The media stampede now is for Carly Fiorina. She’ll get a sizable poll bump and lots of favorable press in coming weeks. She showed dignity when asked to respond to Trump’s put-down of her looks, and she showed a basic mastery of detail that anyone who spends a day Googling world events could acquire.
But she will not wear well; she’s a terrible candidate in the age of income inequality and a battered middle class. Mitt Romney was pummeled for investing in companies that close American plants and ship jobs overseas. Fiorina, as chief executive of Hewlett-Packard, went him one better — firing thousands of people, while being rewarded for failure. She is the embodiment of the unfairness, the rigged game that hurts so many average working people.

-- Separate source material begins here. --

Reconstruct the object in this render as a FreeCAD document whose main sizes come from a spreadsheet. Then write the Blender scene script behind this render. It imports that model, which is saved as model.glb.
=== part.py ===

Senator Barbara Boxer of California destroyed Fiorina on this point in 2010, a bad year for Democrats, in a race that Republicans should have done better in. Trump, who makes his living “playing to people’s fantasies,” in his words — casinos, gold-plated apartments, gaudy hotels — was the wrong person to carry this line of attack. Joe Biden, with his Everyman, Uncle Joe demeanor, could paint the dour Fiorina as the boss who slipped away with millions while others lost their homes to foreclosure.
Still, Fiorina tried her hand at loser’s poker, with a seemingly heartfelt account of how Planned Parenthood sells fetal body parts. The problem, as fact-checkers have pointed out, is that the video she described was mostly a fabrication — on her part.